▶ [Raw data]:

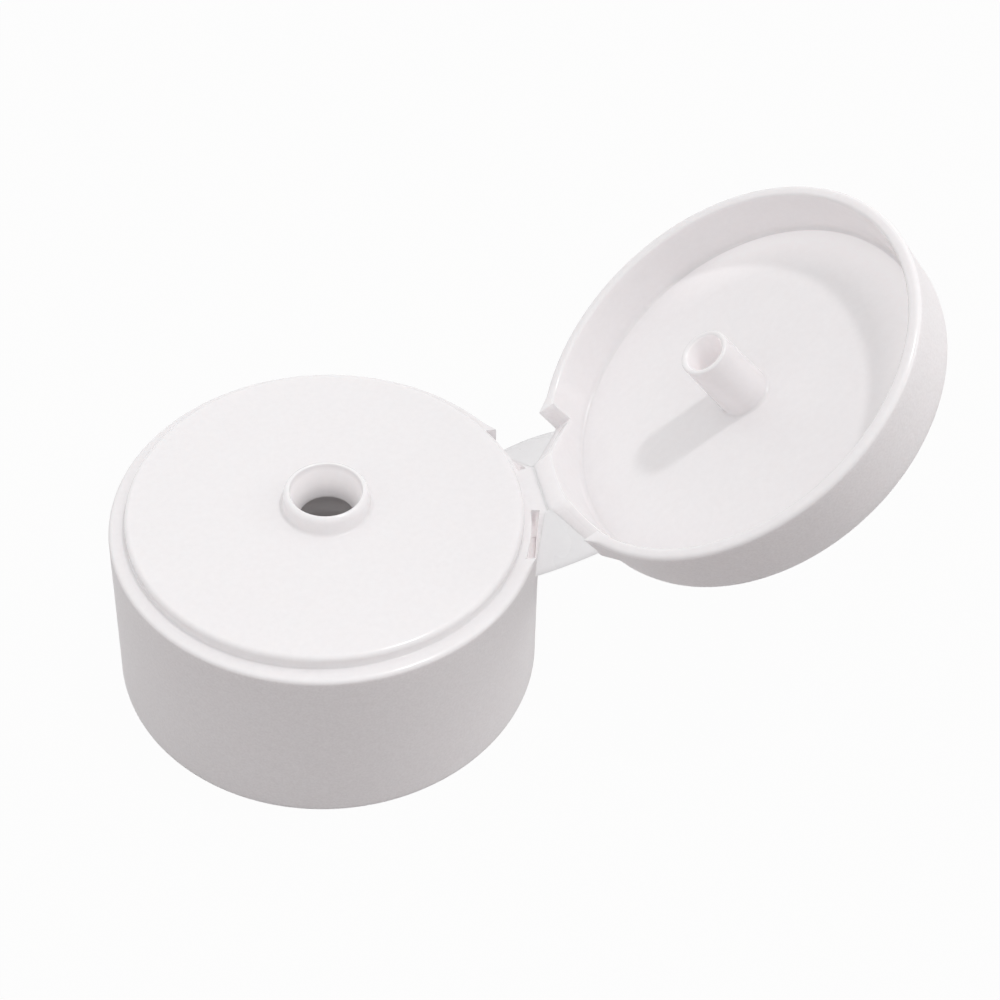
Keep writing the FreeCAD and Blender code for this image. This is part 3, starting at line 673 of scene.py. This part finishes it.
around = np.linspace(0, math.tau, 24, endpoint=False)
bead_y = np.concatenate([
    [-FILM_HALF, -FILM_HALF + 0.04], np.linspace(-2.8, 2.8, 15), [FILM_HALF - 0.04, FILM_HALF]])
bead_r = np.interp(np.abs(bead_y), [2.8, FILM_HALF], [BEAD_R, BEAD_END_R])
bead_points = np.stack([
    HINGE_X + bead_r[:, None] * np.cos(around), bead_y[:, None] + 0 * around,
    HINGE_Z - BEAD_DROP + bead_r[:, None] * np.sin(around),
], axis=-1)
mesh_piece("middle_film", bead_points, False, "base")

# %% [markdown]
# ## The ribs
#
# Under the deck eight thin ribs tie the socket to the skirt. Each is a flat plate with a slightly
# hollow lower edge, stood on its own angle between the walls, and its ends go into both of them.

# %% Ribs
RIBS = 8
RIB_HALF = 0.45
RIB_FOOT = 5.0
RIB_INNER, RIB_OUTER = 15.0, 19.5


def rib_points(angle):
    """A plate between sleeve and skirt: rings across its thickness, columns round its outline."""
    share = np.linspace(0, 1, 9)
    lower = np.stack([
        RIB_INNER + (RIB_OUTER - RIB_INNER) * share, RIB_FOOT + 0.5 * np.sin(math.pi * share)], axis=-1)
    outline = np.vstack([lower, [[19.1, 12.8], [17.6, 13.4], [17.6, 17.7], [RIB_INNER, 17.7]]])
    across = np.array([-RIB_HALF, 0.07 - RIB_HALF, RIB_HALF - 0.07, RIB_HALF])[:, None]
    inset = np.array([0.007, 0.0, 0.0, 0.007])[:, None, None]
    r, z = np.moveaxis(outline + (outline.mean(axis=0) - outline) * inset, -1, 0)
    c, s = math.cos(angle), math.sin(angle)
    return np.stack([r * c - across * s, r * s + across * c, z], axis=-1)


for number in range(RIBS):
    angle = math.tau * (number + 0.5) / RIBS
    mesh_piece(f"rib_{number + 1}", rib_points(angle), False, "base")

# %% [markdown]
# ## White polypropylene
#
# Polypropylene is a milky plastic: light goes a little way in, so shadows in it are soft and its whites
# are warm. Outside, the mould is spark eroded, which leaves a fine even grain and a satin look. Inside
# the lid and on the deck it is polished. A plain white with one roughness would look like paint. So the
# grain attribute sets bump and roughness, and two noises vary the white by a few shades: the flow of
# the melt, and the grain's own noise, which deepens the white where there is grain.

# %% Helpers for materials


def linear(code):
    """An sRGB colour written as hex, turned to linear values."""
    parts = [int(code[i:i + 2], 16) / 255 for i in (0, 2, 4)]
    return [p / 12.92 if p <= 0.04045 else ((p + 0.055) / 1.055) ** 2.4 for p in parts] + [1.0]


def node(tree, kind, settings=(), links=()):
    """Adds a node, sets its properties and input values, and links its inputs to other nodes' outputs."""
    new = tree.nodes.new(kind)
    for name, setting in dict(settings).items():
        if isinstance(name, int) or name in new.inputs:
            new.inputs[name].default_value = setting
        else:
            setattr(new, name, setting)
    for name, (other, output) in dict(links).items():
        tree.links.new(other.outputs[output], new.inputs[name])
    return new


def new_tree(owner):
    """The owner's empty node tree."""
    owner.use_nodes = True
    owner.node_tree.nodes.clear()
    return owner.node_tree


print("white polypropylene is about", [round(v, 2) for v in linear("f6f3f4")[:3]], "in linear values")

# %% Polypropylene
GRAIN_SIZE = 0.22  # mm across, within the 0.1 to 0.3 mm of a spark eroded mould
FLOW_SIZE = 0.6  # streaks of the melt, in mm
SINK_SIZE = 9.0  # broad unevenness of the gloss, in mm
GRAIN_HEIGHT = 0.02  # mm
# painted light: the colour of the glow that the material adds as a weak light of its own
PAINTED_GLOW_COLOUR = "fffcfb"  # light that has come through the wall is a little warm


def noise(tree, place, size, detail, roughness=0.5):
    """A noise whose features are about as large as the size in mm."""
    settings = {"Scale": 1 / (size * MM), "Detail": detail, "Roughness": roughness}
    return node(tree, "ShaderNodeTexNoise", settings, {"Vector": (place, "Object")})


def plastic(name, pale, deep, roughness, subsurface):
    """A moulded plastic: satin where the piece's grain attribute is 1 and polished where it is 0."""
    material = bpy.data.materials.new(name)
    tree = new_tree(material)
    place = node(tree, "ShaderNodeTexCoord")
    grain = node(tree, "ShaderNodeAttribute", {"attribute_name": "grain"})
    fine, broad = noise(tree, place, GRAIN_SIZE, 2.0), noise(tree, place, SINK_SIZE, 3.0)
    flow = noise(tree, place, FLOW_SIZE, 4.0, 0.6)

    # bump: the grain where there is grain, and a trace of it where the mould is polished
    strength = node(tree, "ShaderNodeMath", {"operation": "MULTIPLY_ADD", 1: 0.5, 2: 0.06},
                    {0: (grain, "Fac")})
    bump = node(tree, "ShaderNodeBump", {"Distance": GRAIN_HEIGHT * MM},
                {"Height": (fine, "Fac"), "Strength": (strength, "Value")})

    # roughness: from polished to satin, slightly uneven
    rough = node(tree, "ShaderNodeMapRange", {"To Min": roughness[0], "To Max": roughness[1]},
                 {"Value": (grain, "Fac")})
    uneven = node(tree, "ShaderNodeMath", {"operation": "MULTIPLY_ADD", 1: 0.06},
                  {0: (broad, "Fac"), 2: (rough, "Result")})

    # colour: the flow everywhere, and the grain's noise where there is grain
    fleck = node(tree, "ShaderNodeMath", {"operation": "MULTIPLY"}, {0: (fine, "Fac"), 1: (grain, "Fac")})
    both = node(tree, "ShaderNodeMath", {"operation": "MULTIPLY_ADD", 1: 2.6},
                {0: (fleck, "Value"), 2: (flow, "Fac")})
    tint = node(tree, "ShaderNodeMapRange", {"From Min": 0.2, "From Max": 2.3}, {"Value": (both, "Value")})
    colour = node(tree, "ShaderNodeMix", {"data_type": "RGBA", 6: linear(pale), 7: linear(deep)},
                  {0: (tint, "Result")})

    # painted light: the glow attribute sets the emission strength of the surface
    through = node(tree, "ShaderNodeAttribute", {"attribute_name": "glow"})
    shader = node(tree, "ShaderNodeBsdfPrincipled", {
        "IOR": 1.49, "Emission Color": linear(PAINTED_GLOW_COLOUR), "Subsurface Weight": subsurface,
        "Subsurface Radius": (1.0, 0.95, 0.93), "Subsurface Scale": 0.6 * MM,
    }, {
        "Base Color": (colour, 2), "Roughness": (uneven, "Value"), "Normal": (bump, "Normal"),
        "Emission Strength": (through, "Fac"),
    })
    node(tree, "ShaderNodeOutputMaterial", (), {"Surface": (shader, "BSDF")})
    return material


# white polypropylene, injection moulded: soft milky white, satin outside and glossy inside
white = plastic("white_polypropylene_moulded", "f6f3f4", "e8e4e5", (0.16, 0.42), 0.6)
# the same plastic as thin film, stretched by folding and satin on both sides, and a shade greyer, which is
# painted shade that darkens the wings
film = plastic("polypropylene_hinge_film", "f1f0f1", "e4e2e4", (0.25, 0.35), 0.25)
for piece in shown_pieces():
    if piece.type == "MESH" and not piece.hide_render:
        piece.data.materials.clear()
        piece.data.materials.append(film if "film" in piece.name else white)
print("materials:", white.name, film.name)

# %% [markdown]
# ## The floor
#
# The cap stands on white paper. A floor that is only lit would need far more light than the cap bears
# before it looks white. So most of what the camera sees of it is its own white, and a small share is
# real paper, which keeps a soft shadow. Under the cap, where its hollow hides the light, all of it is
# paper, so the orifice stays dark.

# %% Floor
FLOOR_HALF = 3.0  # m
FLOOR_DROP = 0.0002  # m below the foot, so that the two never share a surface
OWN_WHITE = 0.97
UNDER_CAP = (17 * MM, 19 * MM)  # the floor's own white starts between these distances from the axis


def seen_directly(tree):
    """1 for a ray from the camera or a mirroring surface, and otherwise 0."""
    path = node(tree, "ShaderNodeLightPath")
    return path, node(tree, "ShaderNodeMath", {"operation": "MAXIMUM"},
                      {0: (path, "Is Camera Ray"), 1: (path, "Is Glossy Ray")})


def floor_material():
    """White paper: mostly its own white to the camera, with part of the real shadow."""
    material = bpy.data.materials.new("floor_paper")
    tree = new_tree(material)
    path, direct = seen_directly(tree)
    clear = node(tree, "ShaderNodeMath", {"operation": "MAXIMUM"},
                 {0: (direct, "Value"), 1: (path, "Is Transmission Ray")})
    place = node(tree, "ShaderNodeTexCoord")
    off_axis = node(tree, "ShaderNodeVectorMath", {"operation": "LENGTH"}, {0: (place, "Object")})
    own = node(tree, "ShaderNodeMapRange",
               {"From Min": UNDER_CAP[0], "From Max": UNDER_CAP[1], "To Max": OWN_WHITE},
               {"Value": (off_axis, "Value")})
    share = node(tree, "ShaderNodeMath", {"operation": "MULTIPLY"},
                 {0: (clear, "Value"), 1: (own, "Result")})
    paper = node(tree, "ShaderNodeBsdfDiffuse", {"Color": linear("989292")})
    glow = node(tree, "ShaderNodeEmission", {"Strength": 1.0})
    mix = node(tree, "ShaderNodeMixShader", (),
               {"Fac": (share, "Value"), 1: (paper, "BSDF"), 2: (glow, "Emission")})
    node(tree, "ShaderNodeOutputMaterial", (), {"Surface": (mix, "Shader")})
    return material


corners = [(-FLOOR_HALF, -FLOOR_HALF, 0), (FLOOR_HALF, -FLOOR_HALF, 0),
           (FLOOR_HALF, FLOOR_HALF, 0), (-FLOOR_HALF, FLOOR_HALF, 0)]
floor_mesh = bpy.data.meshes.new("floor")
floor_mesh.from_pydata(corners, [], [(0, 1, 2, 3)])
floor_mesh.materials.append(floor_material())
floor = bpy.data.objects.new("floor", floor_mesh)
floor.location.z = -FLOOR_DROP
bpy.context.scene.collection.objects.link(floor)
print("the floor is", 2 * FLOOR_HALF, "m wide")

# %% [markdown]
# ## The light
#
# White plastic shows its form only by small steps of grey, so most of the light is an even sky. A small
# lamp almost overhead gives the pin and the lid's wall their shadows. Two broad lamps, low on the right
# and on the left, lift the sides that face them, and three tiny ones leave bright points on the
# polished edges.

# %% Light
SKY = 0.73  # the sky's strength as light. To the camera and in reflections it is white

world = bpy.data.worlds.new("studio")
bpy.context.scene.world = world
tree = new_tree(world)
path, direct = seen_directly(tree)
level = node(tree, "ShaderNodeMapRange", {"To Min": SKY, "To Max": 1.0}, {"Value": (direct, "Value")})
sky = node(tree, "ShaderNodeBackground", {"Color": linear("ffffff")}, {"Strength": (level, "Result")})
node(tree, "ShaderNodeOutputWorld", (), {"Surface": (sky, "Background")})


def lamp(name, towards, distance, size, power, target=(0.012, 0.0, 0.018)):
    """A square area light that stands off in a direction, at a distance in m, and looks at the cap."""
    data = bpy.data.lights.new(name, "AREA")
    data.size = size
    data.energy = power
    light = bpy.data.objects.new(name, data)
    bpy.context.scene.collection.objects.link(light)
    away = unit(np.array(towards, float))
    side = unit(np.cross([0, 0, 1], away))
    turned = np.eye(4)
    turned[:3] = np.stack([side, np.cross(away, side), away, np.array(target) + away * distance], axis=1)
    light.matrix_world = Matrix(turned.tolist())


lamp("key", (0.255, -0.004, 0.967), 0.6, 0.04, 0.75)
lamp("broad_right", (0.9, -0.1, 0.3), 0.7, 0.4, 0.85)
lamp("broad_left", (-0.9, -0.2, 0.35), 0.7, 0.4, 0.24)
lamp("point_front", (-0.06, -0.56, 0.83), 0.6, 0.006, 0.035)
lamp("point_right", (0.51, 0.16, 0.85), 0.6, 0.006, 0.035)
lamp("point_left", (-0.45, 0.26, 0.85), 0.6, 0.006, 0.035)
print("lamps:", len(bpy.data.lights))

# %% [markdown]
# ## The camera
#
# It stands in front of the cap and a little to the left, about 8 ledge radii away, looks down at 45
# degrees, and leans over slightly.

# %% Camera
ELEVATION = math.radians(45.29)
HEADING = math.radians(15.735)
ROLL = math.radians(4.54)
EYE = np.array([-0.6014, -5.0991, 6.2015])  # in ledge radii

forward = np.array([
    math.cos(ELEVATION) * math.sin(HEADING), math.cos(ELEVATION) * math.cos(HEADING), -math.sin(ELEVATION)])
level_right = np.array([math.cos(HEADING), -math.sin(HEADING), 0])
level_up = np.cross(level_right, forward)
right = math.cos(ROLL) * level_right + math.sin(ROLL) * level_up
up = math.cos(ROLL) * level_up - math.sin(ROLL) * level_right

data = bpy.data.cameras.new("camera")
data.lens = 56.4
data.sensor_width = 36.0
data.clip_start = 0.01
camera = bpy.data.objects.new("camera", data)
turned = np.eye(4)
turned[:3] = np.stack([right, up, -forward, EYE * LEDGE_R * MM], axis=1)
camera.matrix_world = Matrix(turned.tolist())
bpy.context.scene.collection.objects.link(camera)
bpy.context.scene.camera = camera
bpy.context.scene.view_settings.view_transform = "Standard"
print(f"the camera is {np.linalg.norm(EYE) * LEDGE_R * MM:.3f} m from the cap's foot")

▶ [What needs to be done]:
From the data, pick out every line that includes "code".

▶ [Solution below]:
Keep writing the FreeCAD and Blender code for this image. This is part 3, starting at line 673 of scene.py. This part finishes it.
def linear(code):
    parts = [int(code[i:i + 2], 16) / 255 for i in (0, 2, 4)]